Would you print the material exactly, starting at its first line and ending at the line holding "return material"?
....
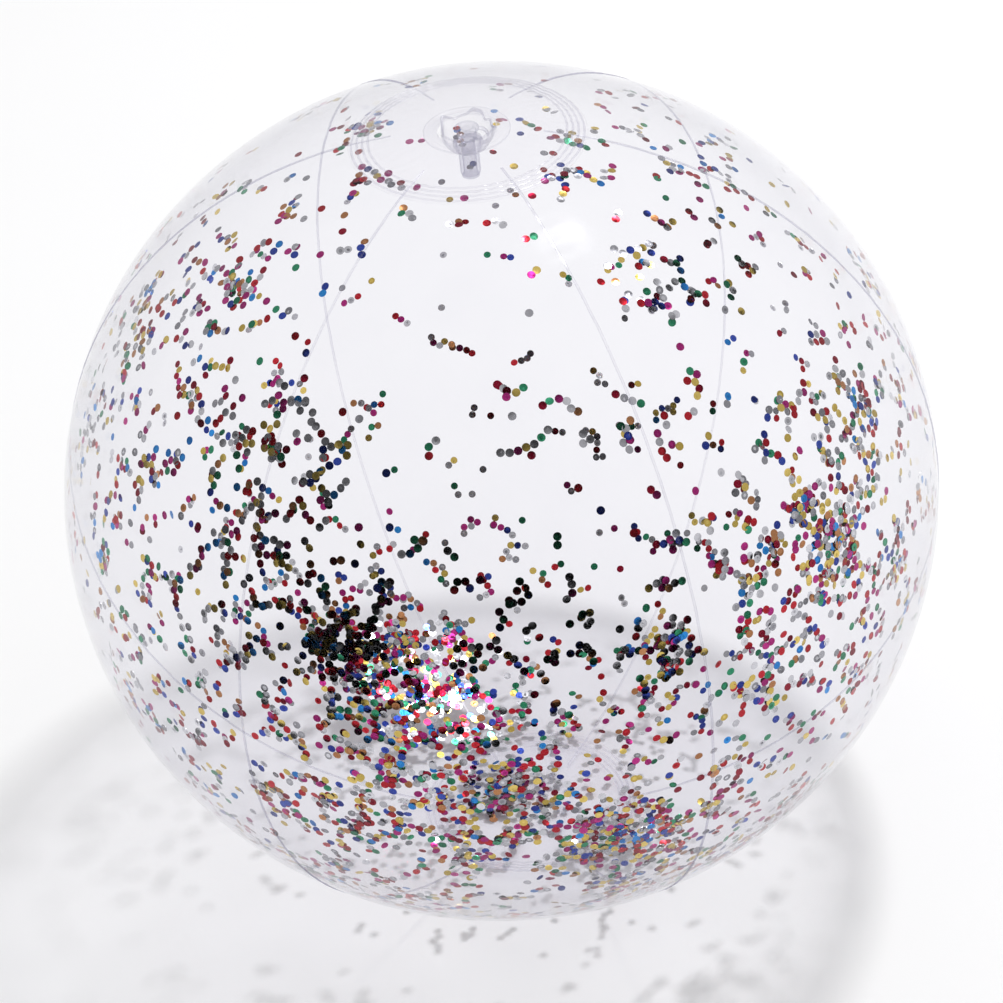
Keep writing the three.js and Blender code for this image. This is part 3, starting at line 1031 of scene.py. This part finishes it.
def make_key():
    """A soft round lamp overhead. Its azimuth is from +X."""
    data = bpy.data.lights.new("overhead_key", "POINT")
    data.energy = KEY_POWER
    data.shadow_soft_size = KEY_DISTANCE * math.tan(math.radians(KEY_WIDTH / 2))
    light = bpy.data.objects.new("overhead_key", data)
    bpy.context.scene.collection.objects.link(light)
    light.location = CENTRE + direction(KEY_AZIMUTH + 90, KEY_ELEVATION) * KEY_DISTANCE


def flag_material():
    """Black cloth with a soft edge, from the flag's own edge values."""
    material = bpy.data.materials.new("flag_cloth")
    g = Graph(material)
    dark = g.node("ShaderNodeAttribute", attribute_name="dark").outputs["Fac"]
    clear = g.node("ShaderNodeBsdfTransparent").outputs[0]
    black = g.node("ShaderNodeEmission", {"Strength": 0.0}).outputs[0]
    whole = g.node("ShaderNodeMixShader", {0: dark, 1: clear, 2: black}).outputs[0]
    g.node("ShaderNodeOutputMaterial", {"Surface": whole})
    return material


def add_flag(name, distance, azimuths, elevations, soft, density):
    """A curved black flag that only reflections see. It spans azimuths from +X and elevations."""
    columns, rows = 36, 20
    points, dark = [], []
    for i in range(rows + 1):
        for j in range(columns + 1):
            v, u = i / rows, j / columns
            elevation = elevations[0] + (elevations[1] - elevations[0]) * v
            azimuth = azimuths[0] + (azimuths[1] - azimuths[0]) * u
            points.append(tuple(CENTRE + direction(azimuth + 90, elevation) * distance))
            edge = min(u, 1 - u, 1 - v) / soft
            dark.append(density * min(1.0, edge))
    mesh = bpy.data.meshes.new(name)
    mesh.from_pydata(points, [], grid_faces(rows + 1, columns + 1))
    mesh.materials.append(flag_material())
    mesh.attributes.new("dark", "FLOAT", "POINT").data.foreach_set("value", dark)
    flag = bpy.data.objects.new(name, mesh)
    bpy.context.scene.collection.objects.link(flag)
    flag.visible_camera = False
    flag.visible_diffuse = False
    flag.visible_transmission = False
    flag.visible_shadow = False


make_floor()
make_world()
make_key()
add_flag("front_net", 0.60, azimuths=(186, 322), elevations=(-14.5, 58), soft=0.14, density=0.80)
add_flag("front_flag", 0.58, azimuths=(218, 318), elevations=(-15, 26), soft=0.12, density=1.0)
add_flag("rear_flag", 0.60, azimuths=(4, 46), elevations=(32, 56), soft=0.2, density=1.0)

bpy.context.scene.view_settings.view_transform = "Standard"
bpy.context.scene.cycles.transparent_max_bounces = 48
....
→ **Solution to this exercise**
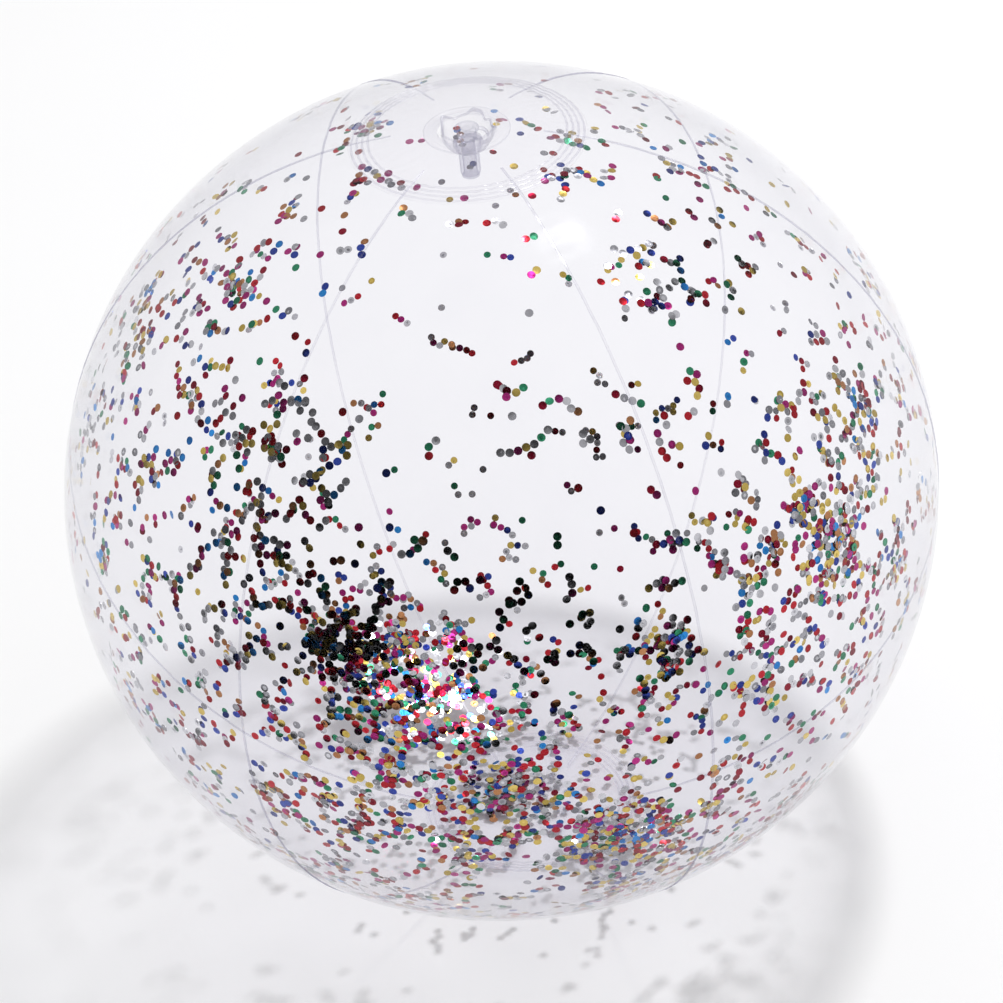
Keep writing the three.js and Blender code for this image. This is part 3, starting at line 1031 of scene.py. This part finishes it.
def make_key():
    """A soft round lamp overhead. Its azimuth is from +X."""
    data = bpy.data.lights.new("overhead_key", "POINT")
    data.energy = KEY_POWER
    data.shadow_soft_size = KEY_DISTANCE * math.tan(math.radians(KEY_WIDTH / 2))
    light = bpy.data.objects.new("overhead_key", data)
    bpy.context.scene.collection.objects.link(light)
    light.location = CENTRE + direction(KEY_AZIMUTH + 90, KEY_ELEVATION) * KEY_DISTANCE


def flag_material():
    """Black cloth with a soft edge, from the flag's own edge values."""
    material = bpy.data.materials.new("flag_cloth")
    g = Graph(material)
    dark = g.node("ShaderNodeAttribute", attribute_name="dark").outputs["Fac"]
    clear = g.node("ShaderNodeBsdfTransparent").outputs[0]
    black = g.node("ShaderNodeEmission", {"Strength": 0.0}).outputs[0]
    whole = g.node("ShaderNodeMixShader", {0: dark, 1: clear, 2: black}).outputs[0]
    g.node("ShaderNodeOutputMaterial", {"Surface": whole})
    return material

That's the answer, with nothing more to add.